» PROBLEM REQUIREMENTS: Determine how many lines of the data below contain "hinge", then give only that number.

» RECORDS SHOWN:
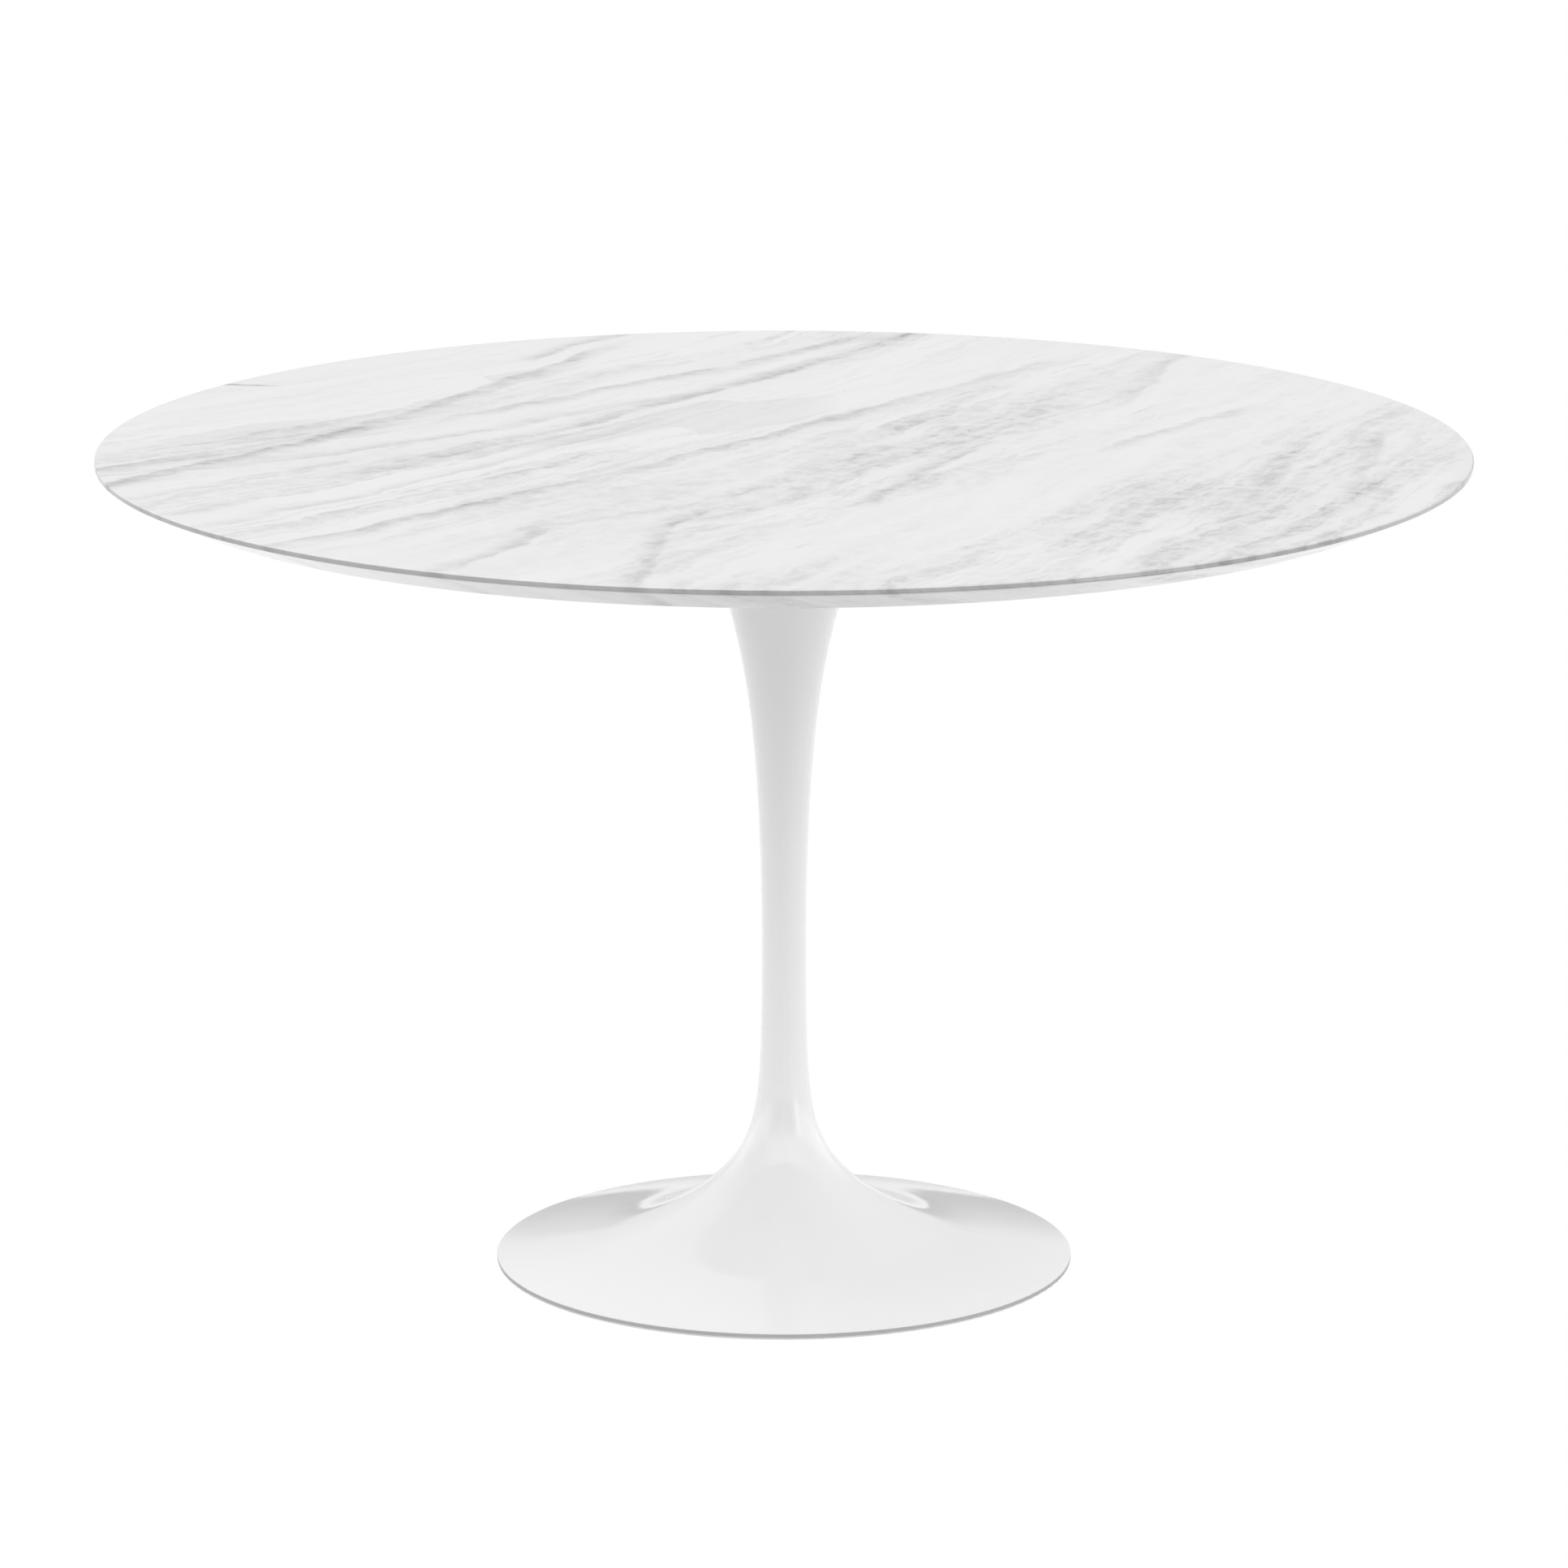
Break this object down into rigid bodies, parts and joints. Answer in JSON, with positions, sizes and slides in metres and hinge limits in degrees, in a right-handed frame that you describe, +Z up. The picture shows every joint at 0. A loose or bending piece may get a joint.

--

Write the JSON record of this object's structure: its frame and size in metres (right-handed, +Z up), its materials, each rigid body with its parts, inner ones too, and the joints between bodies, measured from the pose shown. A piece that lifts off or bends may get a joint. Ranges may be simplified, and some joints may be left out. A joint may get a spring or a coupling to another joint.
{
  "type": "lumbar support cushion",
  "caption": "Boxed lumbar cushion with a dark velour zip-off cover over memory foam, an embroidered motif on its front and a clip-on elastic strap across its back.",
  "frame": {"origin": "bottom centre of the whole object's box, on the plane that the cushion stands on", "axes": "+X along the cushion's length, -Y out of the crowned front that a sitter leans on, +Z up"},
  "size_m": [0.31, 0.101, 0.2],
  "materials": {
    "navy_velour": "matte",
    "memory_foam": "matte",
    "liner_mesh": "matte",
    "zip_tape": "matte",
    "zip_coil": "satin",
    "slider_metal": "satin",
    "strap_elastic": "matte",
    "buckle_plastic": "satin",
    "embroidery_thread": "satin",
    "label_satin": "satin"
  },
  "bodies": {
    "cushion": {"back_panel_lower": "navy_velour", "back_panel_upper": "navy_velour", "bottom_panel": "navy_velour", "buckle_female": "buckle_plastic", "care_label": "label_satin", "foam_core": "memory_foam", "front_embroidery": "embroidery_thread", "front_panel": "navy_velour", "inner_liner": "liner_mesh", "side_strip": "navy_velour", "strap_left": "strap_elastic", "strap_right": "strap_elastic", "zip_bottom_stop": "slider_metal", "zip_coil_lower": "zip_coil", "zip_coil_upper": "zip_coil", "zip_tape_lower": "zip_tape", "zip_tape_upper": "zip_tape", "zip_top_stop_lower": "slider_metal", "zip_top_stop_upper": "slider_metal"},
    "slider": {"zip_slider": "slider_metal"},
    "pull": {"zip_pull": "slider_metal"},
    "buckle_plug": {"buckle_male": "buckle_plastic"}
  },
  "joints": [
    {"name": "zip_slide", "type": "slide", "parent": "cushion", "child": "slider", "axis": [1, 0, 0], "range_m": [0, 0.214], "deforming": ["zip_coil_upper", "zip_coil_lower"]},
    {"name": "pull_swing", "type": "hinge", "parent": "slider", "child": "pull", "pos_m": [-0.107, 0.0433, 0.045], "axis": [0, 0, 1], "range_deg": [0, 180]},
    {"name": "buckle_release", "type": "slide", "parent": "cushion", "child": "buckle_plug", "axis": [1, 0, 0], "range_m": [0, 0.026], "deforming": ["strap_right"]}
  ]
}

---

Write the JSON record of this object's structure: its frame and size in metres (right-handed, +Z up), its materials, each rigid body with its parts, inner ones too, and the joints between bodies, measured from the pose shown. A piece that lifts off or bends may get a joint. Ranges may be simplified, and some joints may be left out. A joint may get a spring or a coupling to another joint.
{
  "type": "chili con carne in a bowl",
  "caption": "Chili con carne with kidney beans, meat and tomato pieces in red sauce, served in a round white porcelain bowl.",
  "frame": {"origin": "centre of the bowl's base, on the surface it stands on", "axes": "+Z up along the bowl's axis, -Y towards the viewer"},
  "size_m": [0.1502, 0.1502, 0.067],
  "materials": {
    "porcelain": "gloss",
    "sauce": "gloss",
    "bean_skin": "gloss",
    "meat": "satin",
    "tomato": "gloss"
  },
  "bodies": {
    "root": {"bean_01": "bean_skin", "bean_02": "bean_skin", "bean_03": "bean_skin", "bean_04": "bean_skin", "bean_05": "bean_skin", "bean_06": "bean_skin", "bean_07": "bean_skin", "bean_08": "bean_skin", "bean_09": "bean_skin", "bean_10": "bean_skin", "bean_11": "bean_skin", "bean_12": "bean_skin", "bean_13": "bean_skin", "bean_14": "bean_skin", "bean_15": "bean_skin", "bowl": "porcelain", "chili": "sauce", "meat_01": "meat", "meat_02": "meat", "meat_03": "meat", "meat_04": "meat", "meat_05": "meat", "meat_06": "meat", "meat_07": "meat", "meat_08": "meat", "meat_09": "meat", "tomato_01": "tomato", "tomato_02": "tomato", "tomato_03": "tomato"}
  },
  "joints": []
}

» RESULT OF THE TASK: 2